Yesterday my grandma gave me a wonderful collection of things for my birthday. Included in the gifts was a framed picture of me on my first birthday, sitting in a high chair and putting the last bits of a pink and white cake into my open mouth.
Why my grandma would choose to give me a framed picture of me on my first birthday, well, I’m not quite sure but I think it’s adorable and a nice reminder that I was once a baby.
Of course everybody was a baby at the beginning of their lives. It seems that the older we get the easier it is to forget that though.
As a sweet little one-year old blond haired, blue eyed baby I had no qualms about eating my birthday cake and this year as I celebrated my twenty-second birthday the same was true.
This weekend my middle sister made strawberry cupcakes with chocolate frosting. They were seriously amazing.

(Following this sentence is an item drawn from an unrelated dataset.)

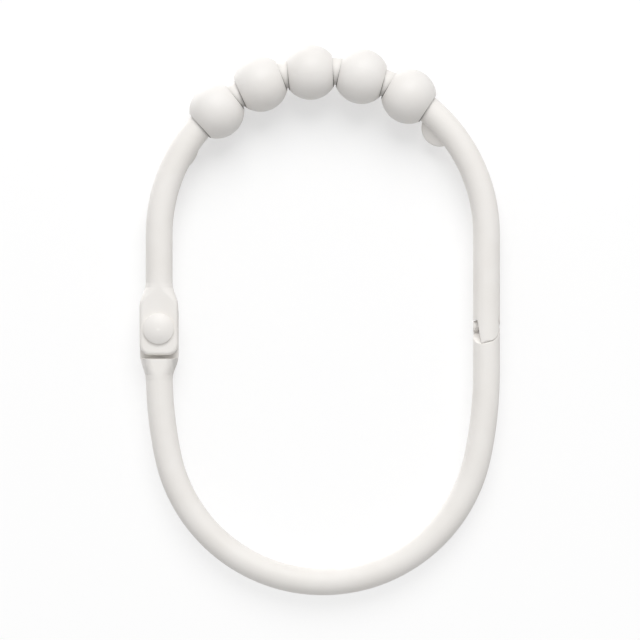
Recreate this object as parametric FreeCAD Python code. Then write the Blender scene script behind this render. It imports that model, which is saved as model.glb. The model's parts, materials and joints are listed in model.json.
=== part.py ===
# Shower curtain hook: a hinged oval ring of round wire with five roller balls.
# The ring lies in the XZ plane, as it hangs: +Z is up, the rod runs along Y, and the rivet head faces -Y.
# The origin is the centre of the arch, inside which the rod hangs. All sizes are in millimetres.

import FreeCAD, Part
import math
import os

V = FreeCAD.Vector

# Wire and outline of the ring, on the wire's centreline
wire_diameter = 3.65
arch_radius = 22.3            # half circle over the rod
side_length = 18.5            # straight sides, below the centre of the arch
flank_radius = 57.0           # slow curve between a straight side and the rounded bottom
bow_drop = 28.8               # from the end of the straight sides down to the lowest point

# Roller balls on the arch
bead_count = 5
bead_diameter = 7.5
bead_clearance = 0.08         # between the bore and the curved wire
bead_gap = 0.735              # along the wire, from one bore mouth to the next
bead_mouth_chamfer = 0.12     # broken edge of each bore mouth
row_shift = 4.4               # degrees by which the row of balls sits towards the rivet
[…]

So, of course I ate one. Well, actually I ate three. I had at breakfast with no frosting, one before dinner and one after dinner. It was my birthday and I have no shame.
I’m not just saying “calories don’t count on your birthday” or something of that nature, but the important thing is moderation with sweets. Although this is obvious to some, I haven’t always been one to take it to heart.
Seeing the baby picture of me eating my birthday cake caused me to briefly remember past birthdays and other people’s birthday parties when I felt guilt or shame in enjoying dessert. In reality I had no reason to.
I have always been a relatively small person, but like the majority of women in America I have struggled with accepting my body. When dessert would get passed around I would wonder if I should skip it and often end up feeling guilty if I ate it any way.
Thanks to my supportive boyfriend, a loving family and almost especially the feminist literature I have been reading lately, I don’t have as many of those types of negative thoughts any more.
In the past year I have gained some weight, going from a size small to my slightly fuller size medium figure. That might not seem like much but it has made a bit of a difference to me.
Unfortunately fat shame is everywhere in our society and the idea of thinness being good is prevalent. As a thin, middle class, white woman I am a privileged person in society and although I am still not considered fat I am no longer the thin ideal and I am allowing myself to be okay with that.
This may not seem like much but it is one of the ways I am taking baby steps to accept my body, end fat shame and help women with bodily acceptance.
I want baby Erin to be proud of me for not being too preoccupied with what I eat and I since I know I want to have kids some day, I want my future baby girl to be happy with eating cake on her birthday too.
In an daily effort to accept my body I know that means making healthy food choices and allowing myself to not feel guilty about enjoying delicious sugary foods as well.
Sometimes a girl should just have cupcakes and be happy, especially if it’s her birthday.